– Шагая по усыпанным жёлтыми листьями дорожкам, мы вперебивку говорили о самых разных вещах. Иногда выяснялось, что одни и те же вещи мы воспринимали по-разному. Я, как-то не задумываясь, жадно глотала все впечатления. Таиров замечал то, что проходило мимо меня. И часто там, где я в празднично-приподнятой атмосфере гастролей видела всё только радостное и светлое, Александр Яковлевич замечал и оборотную сторону, жестокую и беспощадную. Он говорил об ужасе инфляции, безработице, о чудовищном угаре наркотиков; говорил о гигантской машине города, размалывающей человека своими шестернями. Рассказывал о своих беседах с Дибольтом, который утверждал, что огромный рост техники приведёт к тому, что человек станет рабом машины.

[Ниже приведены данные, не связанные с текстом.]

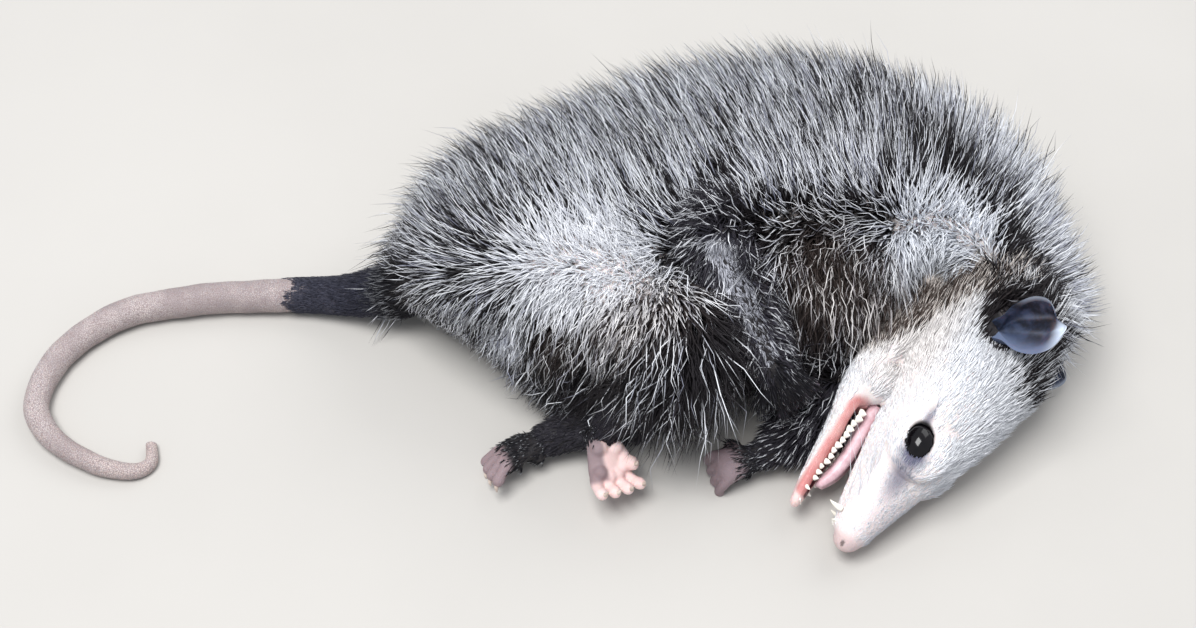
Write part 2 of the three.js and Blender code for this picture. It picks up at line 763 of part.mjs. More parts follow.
// Legs and their paws. The upper hind leg that lies on top has locks of its own.
let inTheWay = fuse([cores, headAndFloor]);
Object.entries(LEGS).forEach(([name, leg], k) => {
  const limb = limbs[k];
  const wrist = leg.rows.at(-1).slice(0, 3);
  const bare = limbShape(limb).subtract(inTheWay);
  inTheWay = fuse([inTheWay, limbShape(limb, GAP)]);
  let upper = bare;
  if (leg.locks) {
    const besideLeg = fuse([widened(torso), obstacles]).subtract(limbShape(limb, LOCK.clear));
    const locks = locksOn(limb, { ...leg.locks, obstacles: besideLeg });
    upper = fuse([bare, fuse(locks).subtract(widened(torso))]);
  }
  place(opossum, name, largest(upper), leg.look, wrist);
  const paw = largest(paws[k]().subtract(inTheWay));
  place(opossum, leg.pawName, paw, LOOKS.pink_skin, wrist);
  inTheWay = fuse([inTheWay, paws[k](GAP)]);
});

// Tail, in three lengths.
const besideTail = fuse([cores, BELOW]);
TAIL_LENGTHS.forEach(([name, from, to, material], k) => {
  const gapAt = (row) => GAP / 2 / tail.frame(row).speed;
  const first = k ? from + gapAt(from) : from;
  const last = k < TAIL_LENGTHS.length - 1 ? to - gapAt(to) : to;
  const rings = Math.round(TAIL_RINGS * (to - from));
  const bulge = [0, last === tail.end ? 1.5 : 0];
  const shape = tail.solid({ from: first, to: last, sides: 10, rings, bulge });
  const piece = largest(shape.subtract(besideTail));
  place(opossum, name, piece, material, tail.rows[Math.round(from)].slice(0, 3));
});

// The origin is under the middle of the whole, on the floor.
const box = new THREE.Box3().setFromObject(opossum, true);
const middle = box.getCenter(new THREE.Vector3());
opossum.position.set(-middle.x, -middle.y, -box.min.z);

export default opossum;
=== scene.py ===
import math

import bmesh
import bpy
import numpy as np
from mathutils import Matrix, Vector


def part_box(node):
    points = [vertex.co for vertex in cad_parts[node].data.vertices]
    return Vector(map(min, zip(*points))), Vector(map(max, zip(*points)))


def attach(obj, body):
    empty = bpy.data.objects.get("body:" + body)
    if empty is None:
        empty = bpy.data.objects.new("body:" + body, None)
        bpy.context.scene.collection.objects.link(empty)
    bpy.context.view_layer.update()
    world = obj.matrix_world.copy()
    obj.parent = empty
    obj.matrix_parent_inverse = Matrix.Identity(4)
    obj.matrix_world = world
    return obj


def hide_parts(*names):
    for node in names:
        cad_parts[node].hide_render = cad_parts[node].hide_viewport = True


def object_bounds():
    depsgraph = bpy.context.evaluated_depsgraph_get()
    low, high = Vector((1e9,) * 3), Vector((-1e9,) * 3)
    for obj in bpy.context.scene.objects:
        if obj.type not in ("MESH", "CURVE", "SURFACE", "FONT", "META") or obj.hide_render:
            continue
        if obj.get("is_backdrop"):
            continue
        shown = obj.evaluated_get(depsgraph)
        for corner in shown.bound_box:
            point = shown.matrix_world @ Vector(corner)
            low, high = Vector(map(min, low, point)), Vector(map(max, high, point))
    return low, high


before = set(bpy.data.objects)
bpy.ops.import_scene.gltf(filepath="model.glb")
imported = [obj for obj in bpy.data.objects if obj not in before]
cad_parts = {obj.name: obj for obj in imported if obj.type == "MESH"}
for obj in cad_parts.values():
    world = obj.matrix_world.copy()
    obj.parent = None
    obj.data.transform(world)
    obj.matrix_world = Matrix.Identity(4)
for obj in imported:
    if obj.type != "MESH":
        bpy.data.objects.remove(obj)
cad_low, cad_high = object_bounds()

MM = 0.001
TURN = 2 * math.pi
ROUND = (-math.pi, math.pi)
SKIN_HEIGHT = 0.3  # how far skin, claws and hair stay over the floor
HAIR_HEIGHT = 0.8  # the same of the middle of a tuft

# Trunk and neck under the coat: x, y, z, half depths to back, belly, right, left, share of the coat.
SPINE = [
    [-82, -2, 23, 8, 8, 8, 12, 0.2], [-66, -4, 31, 17, 18, 17, 27, 0.5],
    [-46, -6, 39, 28, 30, 28, 38, 0.85], [-18, -6, 45, 38, 42, 36, 45, 1],
    [14, -2, 48, 45, 47, 38, 48, 1], [46, 4, 49, 51, 48, 39, 49, 1], [78, 10, 49, 52, 46, 38, 49, 1],
    [104, 14, 48, 46, 42, 36, 48, 1], [126, 12, 47, 38, 36, 33, 47, 1],
    [143, 4, 45, 30, 17, 30, 45, 0.95], [156, -9, 43, 25, 9, 28, 43, 0.9],
    [163, -22, 41, 23, 8, 27, 41, 0.85], [164, -34, 38, 22, 8, 26, 38, 0.8],
]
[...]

Эти беседы, и вообще впечатления о зарубежных гастролях 1923 года, Таиров хотел вложить в новый спектакль – «Человек, который был Четвергом» (по роману Честертона).
– В этом спектакле, – говорил Александр Яковлевич, – мне хочется показать обобщённый образ капиталистического города с его узурпаторской силой – город, который держит в своих клещах человека, превращая его в машину.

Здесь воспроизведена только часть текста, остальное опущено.